One complexity is that the parameter to update_by_in() is formed by
joining two dicts. However, the function later tries to treat them in
distinct fashions. Why the join/why not two parameters?

companyCode = ['A', 'B', 'C']
values = {'portfolioName': 'test'}

leading to:

self.update_by_in( companyCode, values )

and:

def update_by_in(self, company_code, portfolio_type ):
    ....


As to the core of the question-asked, I'm a little confused (which may
be my fuzzy head). Do you want the update(s) - portrayed as a list -
like this:

[('A', 'test'), ('B', 'test'), ('C', 'test')]

like this:

[('A', 'portfolioName'), ('B', None), ('C', None)]

or only:

[('A', 'portfolioName')]


You will find a friend in the itertools (PSL) library:

import itertools as it

list( it.product( companyCode, values.values() ) )
[('A', 'test'), ('B', 'test'), ('C', 'test')]

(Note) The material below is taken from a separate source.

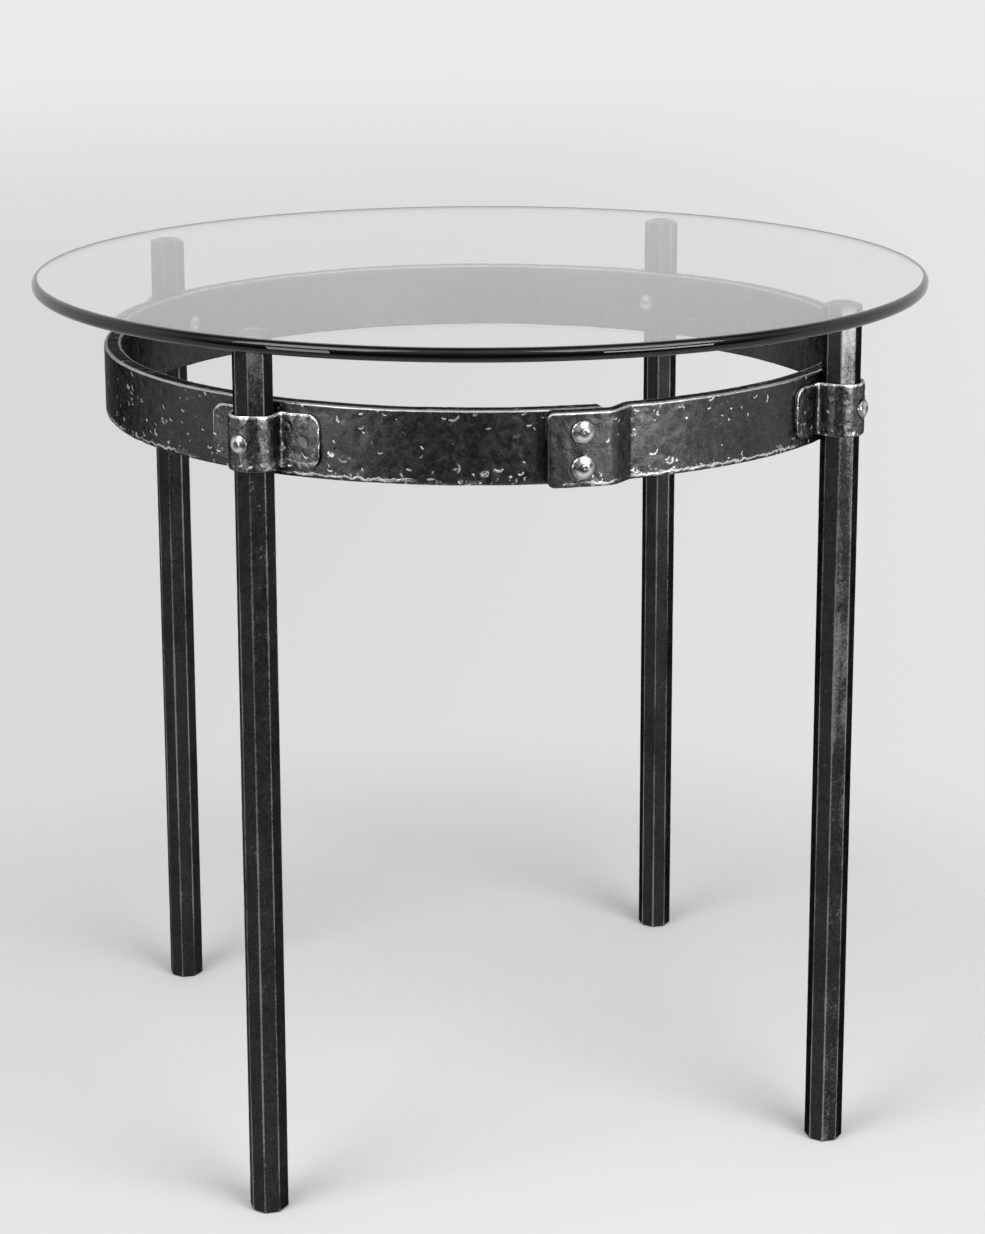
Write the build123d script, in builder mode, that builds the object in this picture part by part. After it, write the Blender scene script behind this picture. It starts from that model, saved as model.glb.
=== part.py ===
from build123d import *

# Round end table: a clear glass top on four octagonal iron legs, which stand outside a forged ring.
# The ring's axis is Z, the feet stand on Z = 0, and the ring's riveted lap faces -Y.

import os
from math import acos, atan2, cos, degrees, pi, sqrt

os.makedirs("parts", exist_ok=True)

# Legs: octagonal bar with one flat against the ring.
leg_length = 615.0
leg_flats = 25.4
leg_sides = 8
leg_corner_round = 0.9
leg_end_chamfer = 1.4
leg_places = ("back_right", "back_left", "front_left", "front_right")

# Ring: one flat bar bent to a hoop, with its ends lapped at the front.
ring_height = 50.8
ring_thickness = 12.7
ring_drop = 39.5  # from the leg tops down to the ring's top edge
ring_edge_round = 1.8
lap_angle = -91  # where the two lap rivets are
lap_outer_reach = 22.5  # from the rivets to the end that shows
lap_inner_reach = 19.5  # from the rivets to the end behind it
lap_gap = 0.3  # between the two layers
joggle_outer_reach = 16.5  # from the rivets to where the outer face starts to step inward
joggle_inner_reach = 20.8  # the same on the inner face, clear of the end behind the lap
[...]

list( it.zip_longest( companyCode, values.values() ) )
[('A', 'test'), ('B', None), ('C', None)]

list( zip( companyCode, values ) )
[('A', 'portfolioName')]


Now, have we simplified things to the point of being able to more-easily
code the update and filter?

PS I fear even that step is/those steps are more complicated than needed
- but you know your data and schema better than I!


Critique:
1 never, never, never(!) use a name which will "shadow" a Python keyword
or frequently-used function-name (in this case "values" ) - if you don't
confuse Python you will confuse simple-boys like me! Plus, when you come
back in six-month's time, does "values" tell you what kind of value it
is/holds?
2 Python != C | Java
Thus: company_code, portfolio_name


Web.Refs:
https://www.dictionary.com/browse/bamboozled
https://docs.python.org/3/library/itertools.html
-- 
Regards,
=dn